Reproduce the entries shown below only from the line with "The build123d and" down to the line with "low_z: float = 572.0", keeping both end lines and copying each one exactly.

3D code data ->
########################################
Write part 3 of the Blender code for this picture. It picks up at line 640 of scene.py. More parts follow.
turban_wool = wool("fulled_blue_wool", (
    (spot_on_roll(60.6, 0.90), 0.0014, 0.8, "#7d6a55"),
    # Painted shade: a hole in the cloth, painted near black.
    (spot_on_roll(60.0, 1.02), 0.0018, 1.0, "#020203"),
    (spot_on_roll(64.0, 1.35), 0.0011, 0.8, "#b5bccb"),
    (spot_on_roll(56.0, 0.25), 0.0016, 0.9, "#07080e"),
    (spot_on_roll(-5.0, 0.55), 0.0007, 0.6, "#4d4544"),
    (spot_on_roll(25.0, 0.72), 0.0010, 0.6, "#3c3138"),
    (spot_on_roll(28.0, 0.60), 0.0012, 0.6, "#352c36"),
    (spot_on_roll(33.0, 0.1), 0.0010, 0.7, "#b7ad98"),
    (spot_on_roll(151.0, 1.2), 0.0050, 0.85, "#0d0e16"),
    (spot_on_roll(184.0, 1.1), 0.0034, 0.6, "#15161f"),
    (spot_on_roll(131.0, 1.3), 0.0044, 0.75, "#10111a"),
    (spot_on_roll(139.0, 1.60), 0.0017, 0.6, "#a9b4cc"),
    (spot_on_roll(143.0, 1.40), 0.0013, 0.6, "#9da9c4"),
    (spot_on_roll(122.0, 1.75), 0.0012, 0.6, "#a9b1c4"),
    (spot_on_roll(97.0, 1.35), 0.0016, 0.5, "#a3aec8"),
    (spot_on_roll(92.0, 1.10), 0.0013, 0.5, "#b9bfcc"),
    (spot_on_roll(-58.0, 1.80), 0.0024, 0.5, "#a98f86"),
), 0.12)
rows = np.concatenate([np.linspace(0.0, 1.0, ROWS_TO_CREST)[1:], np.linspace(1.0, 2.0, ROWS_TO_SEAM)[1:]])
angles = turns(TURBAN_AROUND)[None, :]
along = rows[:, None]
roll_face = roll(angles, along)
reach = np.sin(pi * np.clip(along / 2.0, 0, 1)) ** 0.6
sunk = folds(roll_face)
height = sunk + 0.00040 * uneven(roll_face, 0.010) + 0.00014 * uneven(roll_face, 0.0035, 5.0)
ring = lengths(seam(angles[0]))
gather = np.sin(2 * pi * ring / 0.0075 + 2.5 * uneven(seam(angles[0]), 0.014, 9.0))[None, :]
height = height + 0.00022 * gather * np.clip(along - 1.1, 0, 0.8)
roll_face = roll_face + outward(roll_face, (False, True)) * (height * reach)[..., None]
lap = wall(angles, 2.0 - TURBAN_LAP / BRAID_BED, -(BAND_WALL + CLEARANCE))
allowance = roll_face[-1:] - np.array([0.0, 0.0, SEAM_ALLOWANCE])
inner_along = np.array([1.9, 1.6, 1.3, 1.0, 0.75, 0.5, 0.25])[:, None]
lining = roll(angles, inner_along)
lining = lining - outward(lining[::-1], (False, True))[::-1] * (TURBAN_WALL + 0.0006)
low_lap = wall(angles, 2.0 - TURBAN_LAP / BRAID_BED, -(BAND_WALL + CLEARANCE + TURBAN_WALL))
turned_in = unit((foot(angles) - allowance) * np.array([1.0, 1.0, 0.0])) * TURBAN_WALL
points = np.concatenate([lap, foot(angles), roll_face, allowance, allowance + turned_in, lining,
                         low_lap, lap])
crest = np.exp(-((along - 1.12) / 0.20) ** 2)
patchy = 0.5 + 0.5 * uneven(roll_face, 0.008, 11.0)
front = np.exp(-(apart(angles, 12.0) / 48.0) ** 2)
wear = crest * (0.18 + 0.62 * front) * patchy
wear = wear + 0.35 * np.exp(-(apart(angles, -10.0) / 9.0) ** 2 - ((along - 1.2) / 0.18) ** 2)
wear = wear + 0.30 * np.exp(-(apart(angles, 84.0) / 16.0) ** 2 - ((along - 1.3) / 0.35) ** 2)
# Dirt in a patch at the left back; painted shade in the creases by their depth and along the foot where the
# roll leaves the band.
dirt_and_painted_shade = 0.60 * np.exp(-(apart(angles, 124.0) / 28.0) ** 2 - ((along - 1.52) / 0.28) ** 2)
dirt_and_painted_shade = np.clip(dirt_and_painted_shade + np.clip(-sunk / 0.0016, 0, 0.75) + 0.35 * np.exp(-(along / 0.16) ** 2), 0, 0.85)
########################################
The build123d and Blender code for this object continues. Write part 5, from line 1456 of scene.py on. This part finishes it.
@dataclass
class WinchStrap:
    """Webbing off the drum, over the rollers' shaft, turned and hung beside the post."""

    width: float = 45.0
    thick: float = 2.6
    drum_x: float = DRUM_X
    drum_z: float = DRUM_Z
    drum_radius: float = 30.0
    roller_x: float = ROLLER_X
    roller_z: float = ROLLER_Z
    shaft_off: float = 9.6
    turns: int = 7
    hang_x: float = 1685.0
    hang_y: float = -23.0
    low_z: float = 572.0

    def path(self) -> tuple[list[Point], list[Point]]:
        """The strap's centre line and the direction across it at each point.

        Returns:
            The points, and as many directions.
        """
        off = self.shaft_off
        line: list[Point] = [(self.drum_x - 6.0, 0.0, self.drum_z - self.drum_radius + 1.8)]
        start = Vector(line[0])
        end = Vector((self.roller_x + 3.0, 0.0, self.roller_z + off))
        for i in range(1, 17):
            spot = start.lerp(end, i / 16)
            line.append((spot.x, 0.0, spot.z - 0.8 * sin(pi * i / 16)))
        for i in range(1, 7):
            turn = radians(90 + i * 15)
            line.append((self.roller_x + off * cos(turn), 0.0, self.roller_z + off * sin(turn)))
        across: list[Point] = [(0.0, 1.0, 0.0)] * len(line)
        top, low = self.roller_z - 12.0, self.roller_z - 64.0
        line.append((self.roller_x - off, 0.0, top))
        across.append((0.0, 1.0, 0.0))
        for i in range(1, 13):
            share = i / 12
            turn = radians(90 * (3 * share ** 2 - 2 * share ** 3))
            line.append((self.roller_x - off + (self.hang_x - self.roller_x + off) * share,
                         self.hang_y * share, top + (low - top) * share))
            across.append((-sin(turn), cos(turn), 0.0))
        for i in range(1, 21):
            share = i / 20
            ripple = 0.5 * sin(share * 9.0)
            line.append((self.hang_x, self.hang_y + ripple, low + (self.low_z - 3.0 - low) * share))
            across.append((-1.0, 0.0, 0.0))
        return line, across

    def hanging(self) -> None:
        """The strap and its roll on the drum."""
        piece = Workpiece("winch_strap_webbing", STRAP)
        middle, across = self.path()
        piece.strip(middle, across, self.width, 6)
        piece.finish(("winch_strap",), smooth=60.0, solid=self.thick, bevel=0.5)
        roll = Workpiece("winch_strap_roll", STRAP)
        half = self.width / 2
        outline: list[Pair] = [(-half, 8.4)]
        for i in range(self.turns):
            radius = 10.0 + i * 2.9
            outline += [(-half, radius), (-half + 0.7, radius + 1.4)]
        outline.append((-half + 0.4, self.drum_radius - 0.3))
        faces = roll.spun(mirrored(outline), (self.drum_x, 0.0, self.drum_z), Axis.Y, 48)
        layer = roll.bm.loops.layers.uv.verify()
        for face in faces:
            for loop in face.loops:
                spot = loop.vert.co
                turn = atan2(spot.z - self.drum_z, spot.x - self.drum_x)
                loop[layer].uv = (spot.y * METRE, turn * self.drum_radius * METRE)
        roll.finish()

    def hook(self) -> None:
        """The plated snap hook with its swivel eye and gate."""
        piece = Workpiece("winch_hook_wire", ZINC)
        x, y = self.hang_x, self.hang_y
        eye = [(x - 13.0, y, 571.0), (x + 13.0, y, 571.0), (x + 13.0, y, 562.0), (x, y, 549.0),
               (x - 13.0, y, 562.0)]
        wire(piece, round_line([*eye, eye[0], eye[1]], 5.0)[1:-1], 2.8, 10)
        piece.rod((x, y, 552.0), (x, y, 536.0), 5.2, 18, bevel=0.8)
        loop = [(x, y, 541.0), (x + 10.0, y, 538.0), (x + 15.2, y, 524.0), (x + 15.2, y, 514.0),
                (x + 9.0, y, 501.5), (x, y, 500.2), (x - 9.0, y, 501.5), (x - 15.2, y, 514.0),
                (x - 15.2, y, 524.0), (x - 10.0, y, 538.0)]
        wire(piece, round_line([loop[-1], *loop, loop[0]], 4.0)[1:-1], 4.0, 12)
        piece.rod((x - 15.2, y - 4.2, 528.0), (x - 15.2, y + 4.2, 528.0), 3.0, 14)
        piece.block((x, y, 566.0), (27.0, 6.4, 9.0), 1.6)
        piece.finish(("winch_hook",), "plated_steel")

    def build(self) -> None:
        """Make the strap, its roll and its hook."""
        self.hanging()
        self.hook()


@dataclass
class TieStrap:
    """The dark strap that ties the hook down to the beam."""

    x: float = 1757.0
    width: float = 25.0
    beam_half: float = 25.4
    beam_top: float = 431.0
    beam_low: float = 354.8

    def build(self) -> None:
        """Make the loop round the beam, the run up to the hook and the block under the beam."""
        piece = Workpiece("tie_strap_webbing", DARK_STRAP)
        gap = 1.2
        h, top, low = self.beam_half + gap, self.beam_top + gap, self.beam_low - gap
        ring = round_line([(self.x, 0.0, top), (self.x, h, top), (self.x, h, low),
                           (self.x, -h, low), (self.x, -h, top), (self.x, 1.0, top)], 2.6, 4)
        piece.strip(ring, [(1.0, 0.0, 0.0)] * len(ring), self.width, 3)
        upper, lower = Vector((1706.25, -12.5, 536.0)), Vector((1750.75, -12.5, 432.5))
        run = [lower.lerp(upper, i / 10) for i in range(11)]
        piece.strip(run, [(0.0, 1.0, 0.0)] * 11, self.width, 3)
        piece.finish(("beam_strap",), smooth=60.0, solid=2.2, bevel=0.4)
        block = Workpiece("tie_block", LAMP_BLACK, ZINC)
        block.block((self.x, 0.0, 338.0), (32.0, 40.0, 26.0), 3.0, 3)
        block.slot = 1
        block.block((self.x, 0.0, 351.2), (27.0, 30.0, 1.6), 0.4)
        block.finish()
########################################
Full answer ->
The build123d and Blender code for this object continues. Write part 5, from line 1456 of scene.py on. This part finishes it.
@dataclass
class WinchStrap:
    """Webbing off the drum, over the rollers' shaft, turned and hung beside the post."""

    width: float = 45.0
    thick: float = 2.6
    drum_x: float = DRUM_X
    drum_z: float = DRUM_Z
    drum_radius: float = 30.0
    roller_x: float = ROLLER_X
    roller_z: float = ROLLER_Z
    shaft_off: float = 9.6
    turns: int = 7
    hang_x: float = 1685.0
    hang_y: float = -23.0
    low_z: float = 572.0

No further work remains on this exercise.